- Dataset entries -
● ● ●
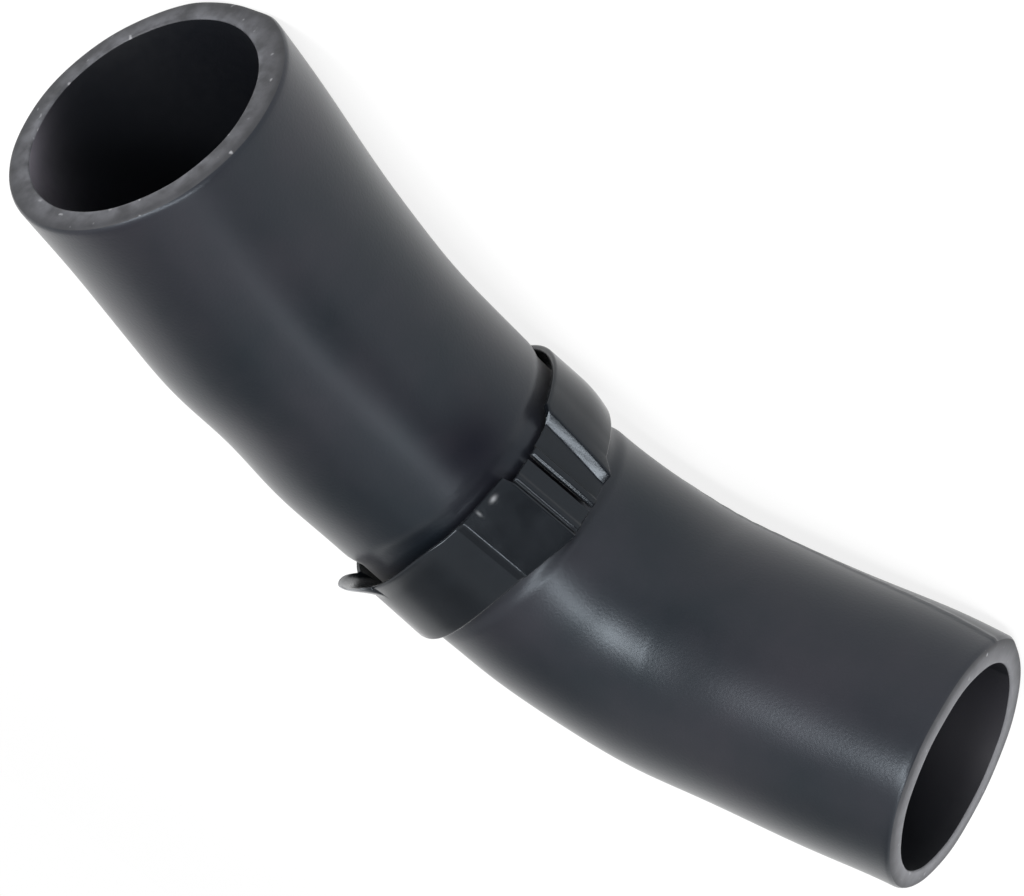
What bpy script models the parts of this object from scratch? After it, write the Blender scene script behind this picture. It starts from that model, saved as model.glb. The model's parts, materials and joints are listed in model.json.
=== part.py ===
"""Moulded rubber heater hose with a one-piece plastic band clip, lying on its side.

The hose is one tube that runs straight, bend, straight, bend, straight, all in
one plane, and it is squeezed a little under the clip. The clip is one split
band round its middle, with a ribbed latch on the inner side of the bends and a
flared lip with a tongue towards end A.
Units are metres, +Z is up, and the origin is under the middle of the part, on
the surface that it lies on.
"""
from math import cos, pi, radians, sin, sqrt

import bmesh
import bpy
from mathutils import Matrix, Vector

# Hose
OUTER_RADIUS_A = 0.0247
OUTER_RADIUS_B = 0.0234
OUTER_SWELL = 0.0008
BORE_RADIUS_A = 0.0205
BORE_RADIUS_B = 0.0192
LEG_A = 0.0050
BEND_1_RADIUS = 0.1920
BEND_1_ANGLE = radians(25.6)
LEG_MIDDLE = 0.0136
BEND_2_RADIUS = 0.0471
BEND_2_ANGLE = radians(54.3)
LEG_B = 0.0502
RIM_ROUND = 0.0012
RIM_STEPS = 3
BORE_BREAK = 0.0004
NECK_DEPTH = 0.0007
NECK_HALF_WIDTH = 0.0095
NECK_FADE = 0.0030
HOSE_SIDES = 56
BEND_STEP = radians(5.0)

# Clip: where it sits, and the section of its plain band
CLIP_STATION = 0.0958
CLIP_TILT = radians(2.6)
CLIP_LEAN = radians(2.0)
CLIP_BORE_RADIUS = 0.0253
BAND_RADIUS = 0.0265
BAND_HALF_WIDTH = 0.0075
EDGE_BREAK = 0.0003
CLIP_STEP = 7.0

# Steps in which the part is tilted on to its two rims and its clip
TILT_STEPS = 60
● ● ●
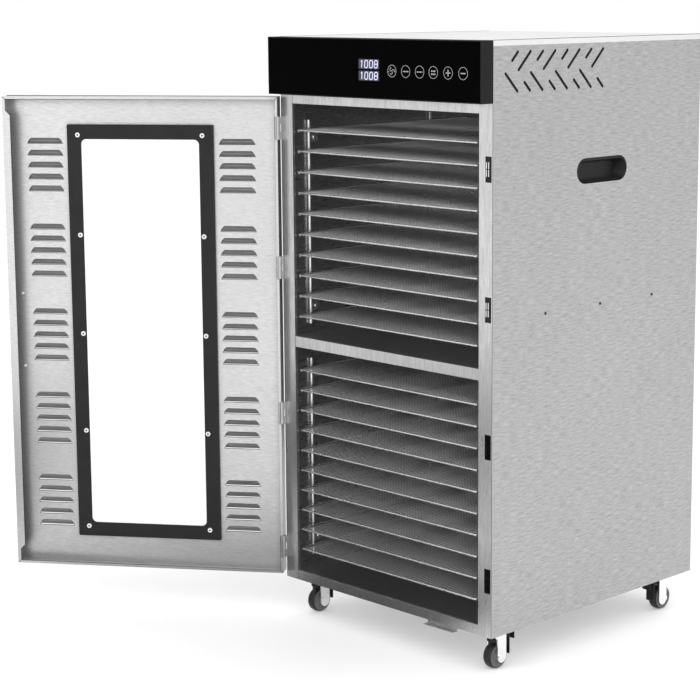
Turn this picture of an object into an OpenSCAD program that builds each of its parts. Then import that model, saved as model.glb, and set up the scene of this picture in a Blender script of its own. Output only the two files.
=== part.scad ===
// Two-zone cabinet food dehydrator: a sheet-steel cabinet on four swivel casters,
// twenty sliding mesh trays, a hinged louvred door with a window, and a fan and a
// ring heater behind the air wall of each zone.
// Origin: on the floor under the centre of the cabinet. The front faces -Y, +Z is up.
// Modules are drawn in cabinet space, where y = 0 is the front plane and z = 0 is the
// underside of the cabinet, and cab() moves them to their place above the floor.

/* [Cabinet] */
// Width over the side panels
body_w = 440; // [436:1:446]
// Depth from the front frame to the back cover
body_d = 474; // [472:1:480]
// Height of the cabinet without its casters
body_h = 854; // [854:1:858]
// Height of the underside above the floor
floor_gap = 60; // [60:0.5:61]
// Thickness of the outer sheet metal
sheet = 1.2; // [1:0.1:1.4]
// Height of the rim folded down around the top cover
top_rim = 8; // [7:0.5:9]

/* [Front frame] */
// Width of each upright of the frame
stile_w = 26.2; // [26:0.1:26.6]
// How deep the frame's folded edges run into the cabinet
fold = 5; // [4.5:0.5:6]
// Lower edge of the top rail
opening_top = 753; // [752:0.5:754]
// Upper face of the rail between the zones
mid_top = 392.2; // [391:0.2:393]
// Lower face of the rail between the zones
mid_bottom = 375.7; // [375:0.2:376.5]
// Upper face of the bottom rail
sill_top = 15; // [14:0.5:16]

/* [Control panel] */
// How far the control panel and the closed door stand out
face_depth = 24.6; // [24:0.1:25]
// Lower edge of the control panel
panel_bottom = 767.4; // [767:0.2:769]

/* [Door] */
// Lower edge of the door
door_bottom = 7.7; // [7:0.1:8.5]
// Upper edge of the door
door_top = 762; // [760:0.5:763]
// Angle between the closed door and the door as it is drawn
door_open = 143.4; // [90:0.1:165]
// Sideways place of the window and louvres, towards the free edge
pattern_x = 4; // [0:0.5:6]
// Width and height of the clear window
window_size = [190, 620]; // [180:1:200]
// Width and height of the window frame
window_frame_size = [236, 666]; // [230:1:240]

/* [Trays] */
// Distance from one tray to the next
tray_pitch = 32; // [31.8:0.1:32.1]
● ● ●
- GOAL OF THE EXERCISE -
Reproduce exactly, and only, the lines from the one that contains "What bpy script" down to the one that contains "BEND_STEP = radians(5.0)", both ends included.

- THE REPLY -
What bpy script models the parts of this object from scratch? After it, write the Blender scene script behind this picture. It starts from that model, saved as model.glb. The model's parts, materials and joints are listed in model.json.
=== part.py ===
"""Moulded rubber heater hose with a one-piece plastic band clip, lying on its side.

The hose is one tube that runs straight, bend, straight, bend, straight, all in
one plane, and it is squeezed a little under the clip. The clip is one split
band round its middle, with a ribbed latch on the inner side of the bends and a
flared lip with a tongue towards end A.
Units are metres, +Z is up, and the origin is under the middle of the part, on
the surface that it lies on.
"""
from math import cos, pi, radians, sin, sqrt

import bmesh
import bpy
from mathutils import Matrix, Vector

# Hose
OUTER_RADIUS_A = 0.0247
OUTER_RADIUS_B = 0.0234
OUTER_SWELL = 0.0008
BORE_RADIUS_A = 0.0205
BORE_RADIUS_B = 0.0192
LEG_A = 0.0050
BEND_1_RADIUS = 0.1920
BEND_1_ANGLE = radians(25.6)
LEG_MIDDLE = 0.0136
BEND_2_RADIUS = 0.0471
BEND_2_ANGLE = radians(54.3)
LEG_B = 0.0502
RIM_ROUND = 0.0012
RIM_STEPS = 3
BORE_BREAK = 0.0004
NECK_DEPTH = 0.0007
NECK_HALF_WIDTH = 0.0095
NECK_FADE = 0.0030
HOSE_SIDES = 56
BEND_STEP = radians(5.0)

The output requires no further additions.